People smarter than me have wrestled with this, but it seems to me that there should be a salary cap in place. Say that cap is 45% of the previous season's revenue. That would be all you could pay out in guaranteed money.

Then, at the end of the year when profits are determined, the remaining amount - say up to 55% or whatever is agreed upon - is paid out in the form of bonuses to every single player who was on the major league roster...pro-rated of course for the number of days.

The problem is that the players want guaranteed money but they have no stake in whether fans show up or not. If you limit their guarantee but share the profits then everyone has a stake in the health of the game.

Submitted by AxDxMx on February 5, 2009 - 3:05pm.

Only the big spenders would be affected. There would be unsigned players out there that teams like the Royals still wouldn't want to sign because they wouldn't want to come close to the cap. The more effective solution would be a salary floor, but then again, teams like the Marlins that have tons of cheap, homegrown guys would be forced to pay a veteran money in free agency that would be better staffed by the guy from AAA making major league minimum. I think baseball is fine the way it is. I just wish the Royals would pony up for someone like Sheets and take a chance.

Submitted by Chimpotle on February 5, 2009 - 1:14pm.

Maybe I'm looking at it wrong, but doesn't it make sense that MLB salaries make up a smaller percent of the overall pie since there are less players on an MLB roster than in the NFL?

The MLB 40-man roster is 75% of the NFL's 53-man roster. 75% of the NFL salary number is right above the 40 - 45% MLB has been at the last two years.

Submitted by charlie on February 5, 2009 - 12:28pm.

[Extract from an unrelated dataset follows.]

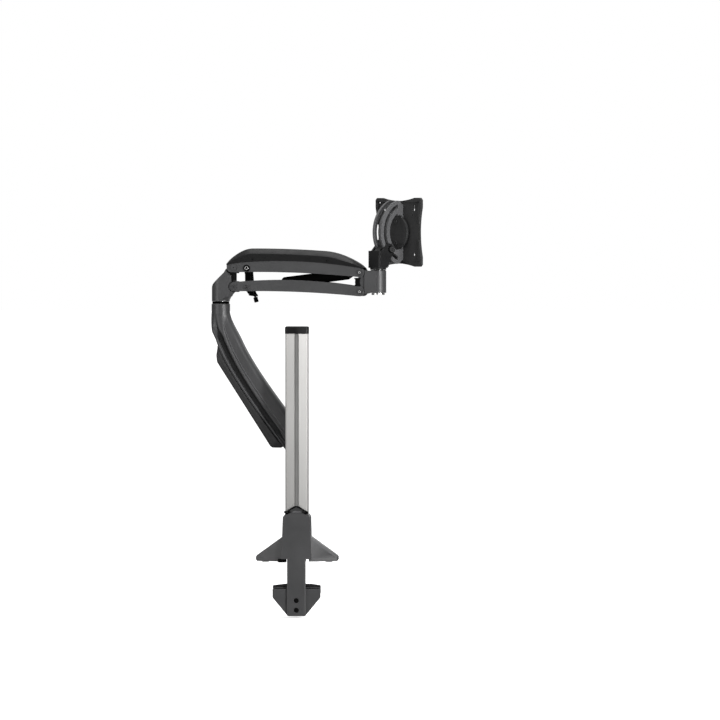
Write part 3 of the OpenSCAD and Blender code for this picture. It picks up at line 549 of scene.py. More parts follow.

Baseball owners are a bunch of money-grubbing prima-donas who think that the most exclusive club in the USA, Sports franchise ownership, is a commercial endeavor. If Selig was a fair commish, he'd mandate that teams spend "x" percentage of their revenues into the key areas of team management such as payroll, development and health. Otherwise, it will be a race to the bottom on the cost and a race to the top on the price.